Doctor Who_ Cat's Cradle_ Warhead - Andrew Cartmel [109]
O’Hara reached down and picked his wife’s glass off the lawn. A dozen small ants were floating in it, all dead. ‘If you had been just a little more patient, a little more willing to listen, I could have offered it to you as well.’
He got up holding the glass. He closed his wife’s eyes and he touched her cold hand. Then he went into the house.
* * *
The playroom was full of toys.
It was brightly lit, with a floor made of clean blond wood. You would never have guessed it was inside the smallest of the prefab huts, at the rear of the group that made up Stephanie’s suite of offices. The windows were sealed with blackout material so that you couldn’t see the mud walls and raw construction of the tunnel outside.
Now a five‐year‐old boy entered the room. Patrick O’Hara came in slowly, looking around. He ignored the toys.
Instead he looked at the large vents in the floor.
Then he came directly over to the mirror and looked at it.
He stared into the big square of reflective glass above the sink. It was as if he expected it to be a window into another room, rather than just a mirror.
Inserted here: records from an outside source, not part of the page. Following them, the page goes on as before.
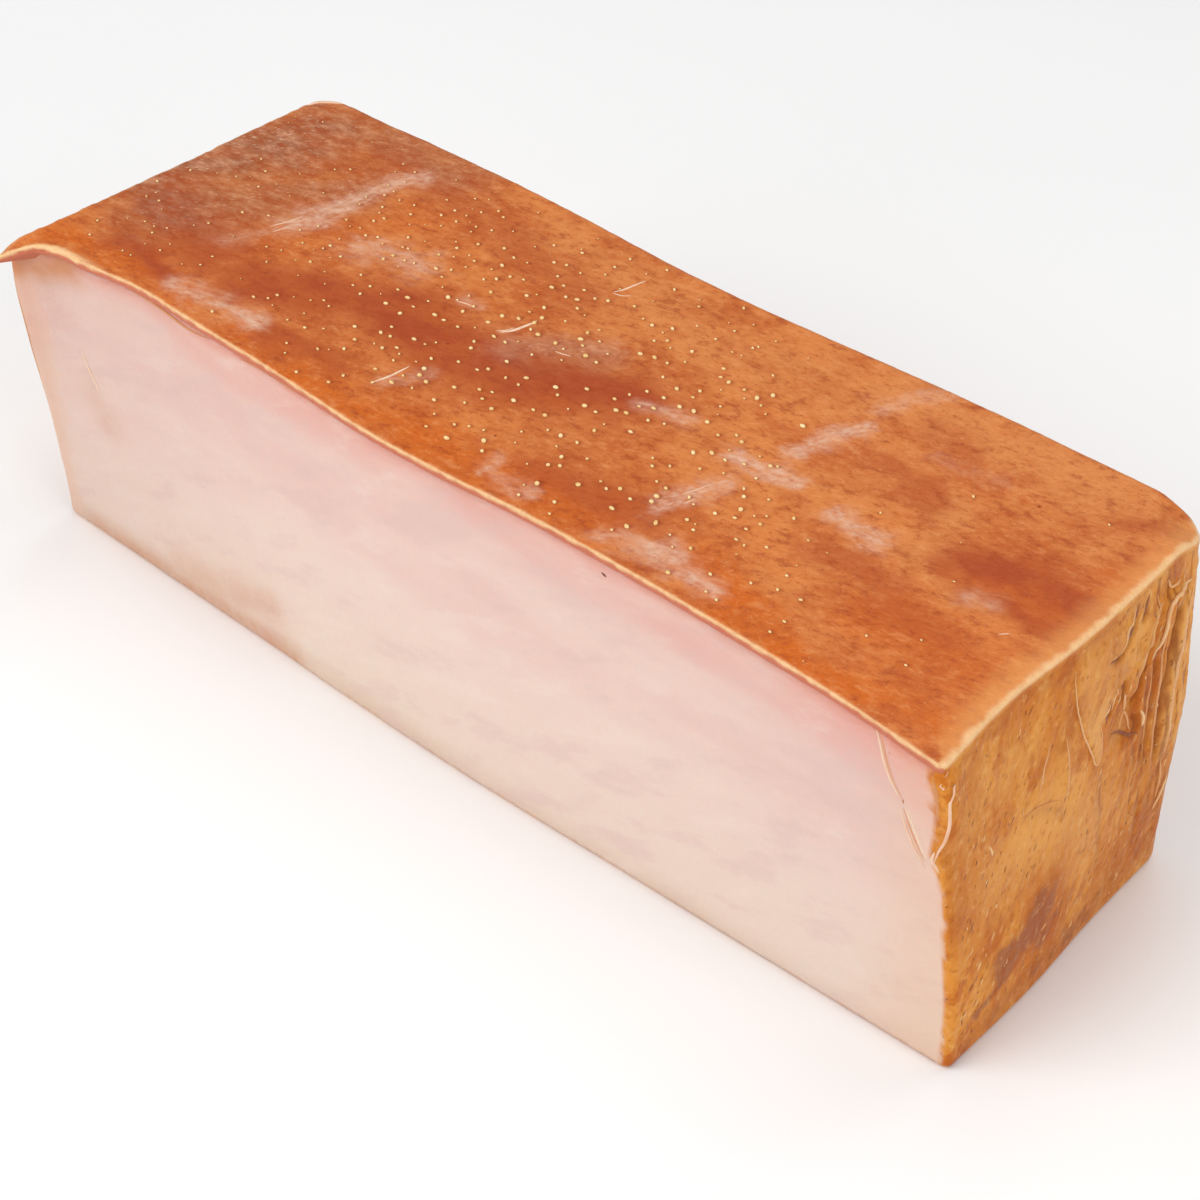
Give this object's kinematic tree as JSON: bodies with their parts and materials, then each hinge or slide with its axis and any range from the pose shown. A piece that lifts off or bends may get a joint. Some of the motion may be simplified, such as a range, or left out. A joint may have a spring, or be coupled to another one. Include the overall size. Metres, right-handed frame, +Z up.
{
  "type": "smoked pork fatback",
  "caption": "Oblong block of smoked pork back fat on its flat underside: amber rind on top, a fresh-cut long side, a smoked end with knife strokes. Food to slice.",
  "frame": {"origin": "on the underside, under the middle of the block", "axes": "+X along the block towards the smoked end with the knife strokes, +Y away from the fresh-cut long side, +Z up through the rind"},
  "size_m": [0.219, 0.08, 0.0702],
  "materials": {
    "fresh_fat": "fresh-cut pork fat, creamy pink, smooth, satin and slightly translucent, with a salmon tint under the rind",
    "rind": "smoked pork rind, amber to red brown, satin, with fine streaks, pale bloom and hair follicles",
    "smoked_fat": "smoked fat, golden ochre, satin, with smeared flakes, knife strokes and brown specks"
  },
  "bodies": {
    "root": {"fatback": "fresh_fat"}
  },
  "joints": []
}
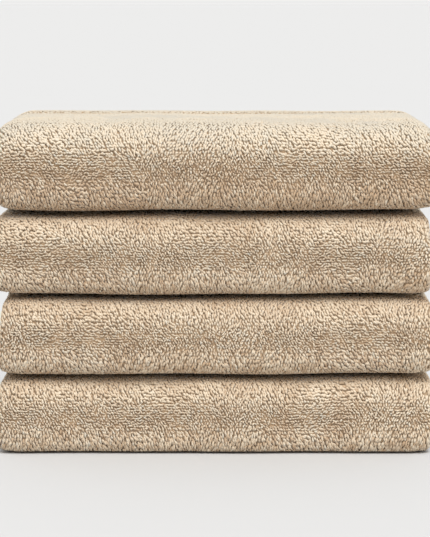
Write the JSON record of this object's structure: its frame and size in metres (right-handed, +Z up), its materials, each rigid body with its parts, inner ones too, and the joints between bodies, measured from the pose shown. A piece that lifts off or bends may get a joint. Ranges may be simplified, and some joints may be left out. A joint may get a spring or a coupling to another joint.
{
  "type": "bath towel set",
  "caption": "Pile of plush sand-coloured terry bath towels, each folded to one smooth full-height front fold, with hemmed ends and flat borders at the back.",
  "frame": {"origin": "middle of the pile's footprint, on the surface it stands on", "axes": "+X along the towels' long sides, -Y towards the front folds, +Z up"},
  "size_m": [0.3545, 0.2449, 0.2672],
  "materials": {
    "terry": "plush looped cotton terry, matt",
    "border_weave": "flat dobby weave, soft sheen",
    "hem_weave": "turned and lock-stitched flat weave, matt",
    "label_tape": "blank satin tape"
  },
  "bodies": {
    "towel_1": {"towel_1_front_fold": "terry", "towel_1_lower_folds": "terry", "towel_1_top_panel": "terry", "towel_1_upper_border": "border_weave", "towel_1_upper_end_terry": "terry", "towel_1_upper_hem": "hem_weave", "towel_1_lower_border": "border_weave", "towel_1_lower_end_terry": "terry", "towel_1_lower_hem": "hem_weave", "towel_1_care_label": "label_tape"},
    "towel_2": {"towel_2_front_fold": "terry", "towel_2_lower_folds": "terry", "towel_2_top_panel": "terry", "towel_2_upper_border": "border_weave", "towel_2_upper_end_terry": "terry", "towel_2_upper_hem": "hem_weave", "towel_2_lower_border": "border_weave", "towel_2_lower_end_terry": "terry", "towel_2_lower_hem": "hem_weave", "towel_2_care_label": "label_tape"},
    "towel_3": {"towel_3_front_fold": "terry", "towel_3_lower_folds": "terry", "towel_3_top_panel": "terry", "towel_3_upper_border": "border_weave", "towel_3_upper_end_terry": "terry", "towel_3_upper_hem": "hem_weave", "towel_3_lower_border": "border_weave", "towel_3_lower_end_terry": "terry", "towel_3_lower_hem": "hem_weave", "towel_3_care_label": "label_tape"},
    "towel_4": {"towel_4_front_fold": "terry", "towel_4_lower_folds": "terry"},
    "towel_4_flap": {"towel_4_top_panel": "terry", "towel_4_upper_border": "border_weave", "towel_4_upper_end_terry": "terry", "towel_4_upper_hem": "hem_weave", "towel_4_lower_border": "border_weave", "towel_4_lower_end_terry": "terry", "towel_4_lower_hem": "hem_weave", "towel_4_care_label": "label_tape"}
  },
  "joints": [
    {"name": "towel_2_lift", "type": "slide", "parent": "towel_1", "child": "towel_2", "axis": [0, 0, 1], "range_m": [0, 0.1]},
    {"name": "towel_3_lift", "type": "slide", "parent": "towel_2", "child": "towel_3", "axis": [0, 0, 1], "range_m": [0, 0.1]},
    {"name": "towel_4_lift", "type": "slide", "parent": "towel_3", "child": "towel_4", "axis": [0, 0, 1], "range_m": [0, 0.1]},
    {"name": "towel_4_flap_open", "type": "hinge", "parent": "towel_4", "child": "towel_4_flap", "pos_m": [0, -0.11611, 0.26158], "axis": [1, 0, 0], "range_deg": [0, 90]}
  ]
}
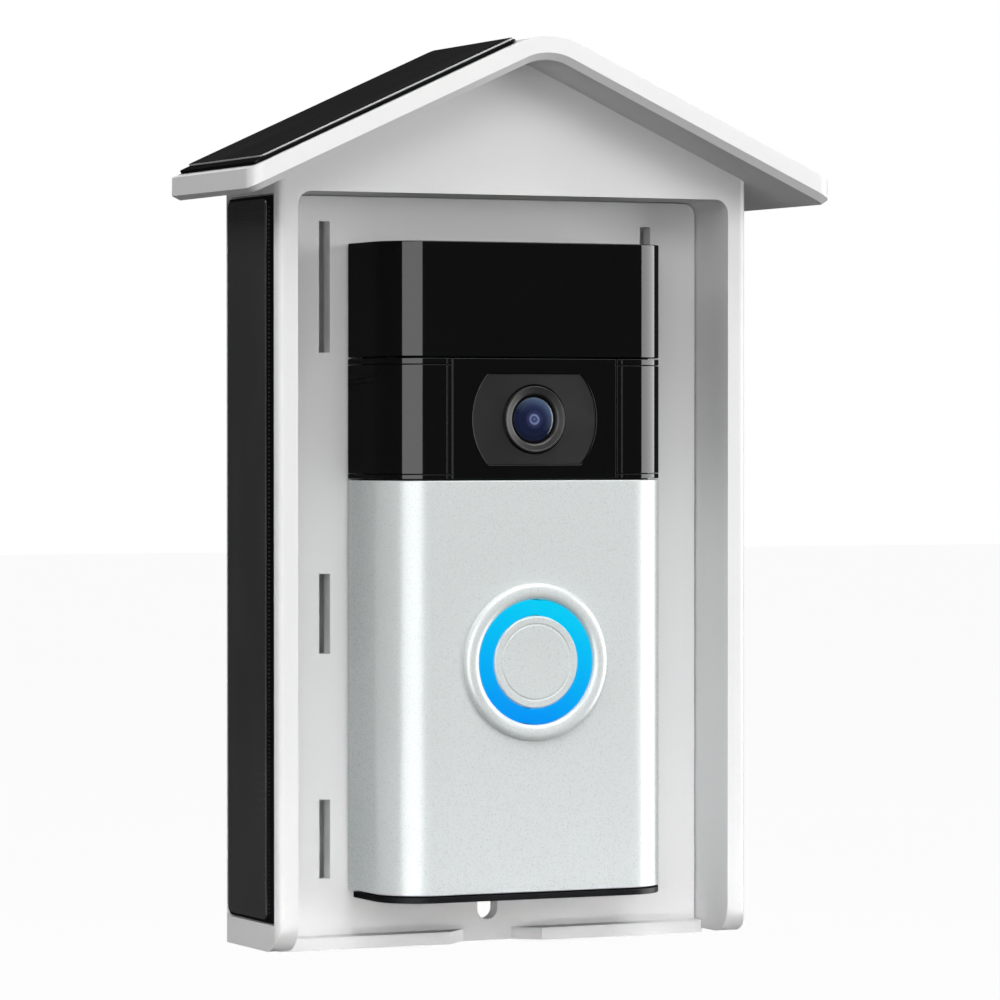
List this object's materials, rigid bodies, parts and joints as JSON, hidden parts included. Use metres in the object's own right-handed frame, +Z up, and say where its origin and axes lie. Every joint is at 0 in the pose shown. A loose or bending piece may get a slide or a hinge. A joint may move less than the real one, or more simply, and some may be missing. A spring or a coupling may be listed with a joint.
{
  "type": "video doorbell in a solar shelter",
  "caption": "Battery video doorbell with camera and lit push button, held in a white house-shaped wall shelter with solar panels on the roof and the sides.",
  "frame": {"origin": "centre of the shelter's rear face, on the wall plane", "axes": "+Y into the wall, the front looks towards -Y, +Z up, +X to the right of someone facing the doorbell"},
  "size_m": [0.1232, 0.0403, 0.1754],
  "materials": {
    "white_plastic": "fine satin moulded",
    "black_gloss": "polished",
    "black_plastic": "fine grain moulded",
    "dark_plate": "satin",
    "silver_paint": "satin silver paint",
    "solar_cell": "glossy laminate over cells",
    "panel_black": "satin",
    "lens_glass": "coated optical glass",
    "light_blue": "lit diffuser",
    "board_green": "solder mask",
    "steel": "plated",
    "rubber": "matt",
    "battery_wrap": "film wrap",
    "lead_red": "insulation",
    "lead_black": "insulation",
    "setup_orange": "satin",
    "milky_lens": "translucent",
    "brass": "plain"
  },
  "bodies": {
    "shelter": {"shelter_shell": "white_plastic", "mounting_plate": "white_plastic", "rear_cover": "white_plastic", "cover_screw_upper_left": "steel", "cover_screw_upper_right": "steel", "cover_screw_lower_left": "steel", "cover_screw_lower_right": "steel", "roof_panel_base_left": "panel_black", "roof_panel_base_right": "panel_black", "roof_panel_cells_left": "solar_cell", "roof_panel_cells_right": "solar_cell", "side_panel_base_left": "panel_black", "side_panel_base_right": "panel_black", "side_panel_cells_left": "solar_cell", "side_panel_cells_right": "solar_cell", "charge_board": "board_green", "charge_coil": "dark_plate", "charge_chip": "black_plastic", "roof_lead_left": "lead_red", "roof_lead_right": "lead_red", "side_lead_left": "lead_black", "side_lead_right": "lead_black", "terminal_lead_left": "lead_black", "terminal_lead_right": "lead_red", "door_bracket": "black_plastic", "bracket_screw_upper": "steel", "bracket_screw_lower": "steel", "chassis": "black_plastic", "chassis_seal": "rubber", "faceplate": "silver_paint", "security_screw": "steel", "upper_cover": "black_gloss", "camera_cover": "black_gloss", "camera_window": "black_gloss", "camera_surround": "dark_plate", "lens_ring": "black_plastic", "lens": "lens_glass", "camera_barrel": "black_plastic", "camera_board": "board_green", "night_led_left": "lens_glass", "night_led_right": "lens_glass", "motion_lens": "milky_lens", "motion_sensor": "steel", "button_bezel": "silver_paint", "light_ring": "light_blue", "button_cushion": "rubber", "button_switch": "steel", "light_board": "board_green", "main_board": "board_green", "battery": "battery_wrap", "speaker": "black_plastic", "microphone": "brass", "terminal_screw_left": "brass", "terminal_screw_right": "brass", "charging_socket": "steel"},
    "button": {"button_cap": "silver_paint"},
    "switch_stem": {"switch_stem": "black_plastic"},
    "setup_button": {"setup_button": "setup_orange"}
  },
  "joints": [
    {"name": "button_press", "type": "slide", "parent": "shelter", "child": "button", "axis": [0, 1, 0], "range_m": [0, 0.0006], "stiffness_N_per_m": 900, "springref_m": -0.0005},
    {"name": "stem_travel", "type": "slide", "parent": "shelter", "child": "switch_stem", "axis": [0, 1, 0], "range_m": [0, 0.00026]},
    {"name": "setup_press", "type": "slide", "parent": "shelter", "child": "setup_button", "axis": [0, -1, 0], "range_m": [0, 0.0005], "stiffness_N_per_m": 700, "springref_m": -0.0004}
  ],
  "couplings": [
    {"joint": "stem_travel", "follows": "button_press", "ratio": 0.4166}
  ]
}
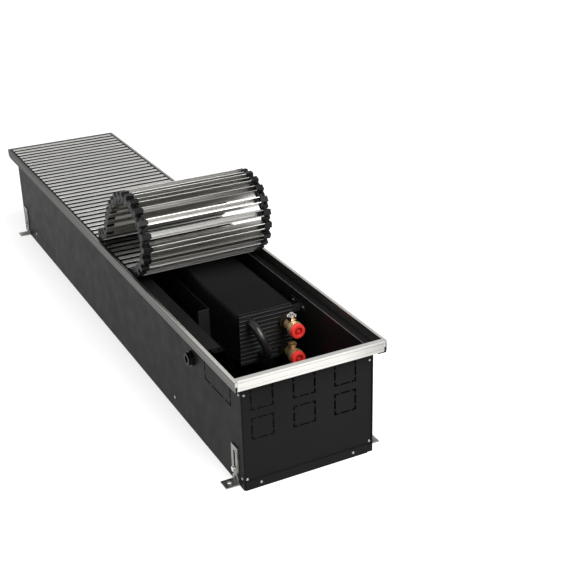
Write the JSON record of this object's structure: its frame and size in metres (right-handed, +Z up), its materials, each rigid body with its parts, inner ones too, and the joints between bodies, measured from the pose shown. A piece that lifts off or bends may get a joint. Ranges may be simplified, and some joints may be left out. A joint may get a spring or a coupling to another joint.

Smart kid, thought Stephanie, sitting in the darkness of the adjacent room. She moved her chair a little to the left. Now Patrick was staring right at her through the two‐way glass. He wasn’t looking away, even though he must be able to hear the gas by now. Stephanie had expected him to go over to the floor vents and look at them. But instead the small boy just stood there, watching the mirror above the sink. Staring into the next room at Stephanie, his little face looking somehow sad and knowing.
Stephanie thought it was a fascinating expression. She wished she’d thought to record it. Record the whole procedure, in fact. But on second thoughts the gas was coming into the playroom pretty quickly, filling it with thick white mist, and pretty soon a camera would be unable to pick up any image.
There was already a thin mist between Patrick’s face and hers, the boy’s face softening in the white vapour, losing details of its expression, becoming a blank slate. Now you could imagine any expression on it.
Stephanie imagined the face smiling at her, with that heart‐catching smile kids sometimes have. Then any suggestion of a face was blurred away, lost like a pattern you had imagined in a cloud, staring up into the sky on a hot summer’s day.
Mulwray was sitting in a chair just behind Stephanie’s. She’d made sure that he had a clear view of what was happening in the playroom. Stephanie would have liked to stay in the observation suite a little longer, even though there wasn’t much to see, but this whole visit was something of a luxury. O’Hara was promoting her to the position of project organizer and soon she’d be on site permanently, moving into his house. There would be plenty of room now.
But before she transferred from New York Stephanie had to clear her desk. That meant flying back in an hour and paying a final visit to the office and doing one last sweep of the police cells. She would take Mulwray with her. Stephanie liked having him around.
When the lights came on Stephanie stood up and went to the door, wasting no time. Mulwray blundered to his feet and came stumbling hastily after her, as if he was afraid to be left alone in the small room.
They emerged into the bright flat lighting of the tunnel and she had a good look at Mulwray’s face. He was looking very old indeed.
As they left, the surgical teams were entering the playroom their faces concealed behind breathing apparatus.